Время потом жестоко рассудило нас с Палиевским. Надавало отрезвляющих оплеух и мне, и ему. Его любимый выученик и главная надежда среди молодых Владимир Бондаренко в двух статьях своей лучшей книги «Крах интеллигенции» (М.: Палея, 1995) разнес наотмашь Петра Васильевича Палиевского - да не со вкусовыми спорами, а с откровенным желанием изничтожить, вывернуть блудливую изнанку своего учителя. Одни заголовки статей чего стоят: «Петр Палиевский как символ трусости» и «Импотенция непротивления». Не слабо! Даже привычно всеми признававшуюся «кропотливую работу Палиевского по воспитанию смены» вывернул наизнанку: «Встречаясь с нами, молодыми литераторами, философами, художниками, в частных разговорах демонстрировал нечто другое. Он был куда решительнее и экстремальнее любого из нас. Его взгляды тогда, в семидесятые - восьмидесятые, были гораздо ближе (судя по тем его разговорам), скажем, суждениям (в более поздние времена) Александра Баркашова или Александра Дугина, чем вполне умеренным пробердяевским (?) взглядам всхсоновцев. Он был как бы крайне правый. Зачем он все это нам говорил: чтобы подвигнуть нас на резкие действия -издали смотреть, как мы погибали?»
Я сам с Палиевским не был никогда слишком близок: он таки либерал, а я скорее экстремист. Я даже в чем-то согласен в том, что Палиевский порой искусственно тормозил русское национальное движение своим деланным либерализмом. Но каждому свое. И не один я, а многие поежились, когда Бондаренко от души врезал: «Может быть, поэтому и царит до сих пор в России «оккупационный режим», что иные из числа русской интеллигенции в трудную минуту занимают страусиную позицию? Может быть, хватит винить внешних врагов, которые ясны, которые не подводят и не предают, а лишь прекрасно учитывают склонность к предательству?! Заразный грибок «палиевщины» страшнее Бейтара и Бнай Брита, вместе взятых».
Палиевского попытался как-то выгородить Валерий Николаевич Ганичев, всегда пользовавшийся советами Палиевского. Он на внутреннем писательском собрании намекнул «газетчикам из «Дня» (старое название газеты «Завтра»)», что на Палиевского в русском движении были всегда возложены другие, очень трудные, даже неприятные, не афишные, а «конспирологические», особо важные задачи. Но Бондаренко не присмирел под окриком «мэтра», а и эту защиту принципиально в открытую печать вынес: «Ганичев заговорил о каких-то мифических «секретных складах», где скрываются национальные «стратегические запасы» (их раскрытие просто преступно). Такой милитаризованной метафорой Валерий Ганичев уличил меня в выдаче противникам нашего секретного агента Палиевского».

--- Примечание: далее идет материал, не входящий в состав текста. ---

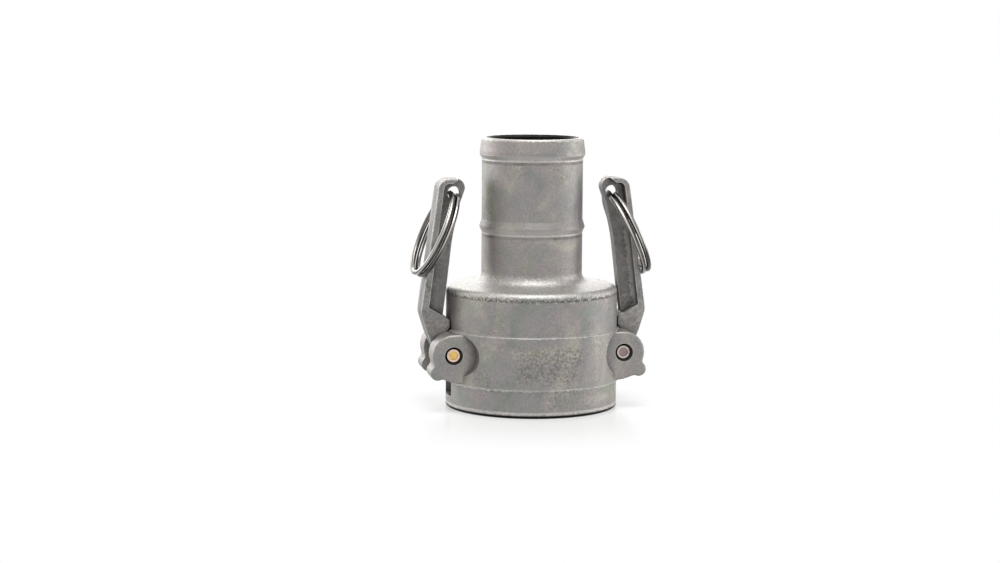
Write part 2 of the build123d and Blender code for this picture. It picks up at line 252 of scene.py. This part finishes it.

Вот тут уж многим стало не по себе.
В разоблачительном раже Бондаренко обвинил Палиевского даже в том, что тот, мол, работал заместителем директора по научной части в ИМЛИ и при «их» Сучкове, и при «их» Бердникове, и при «нашем» Феликсе Кузнецове. Ну, так что же, не работать ему было с Сучковым и Бердниковым, сдать всецело евреям ИМЛИ? Усилиями предшественника Палиевского на должности зам. директора по научной части - великого подвижника русского дела Романа Михайловича Самарина - ИМЛИ был превращен в настоящий центр русской культуры, вырастил целую плеяду боевитых русских ученых, начиная с того же Вадима Валериановича Кожинова. И что, Палиевскому надо было отказаться от должности? Уступить ее какому-нибудь откровенно «жидовствующему »?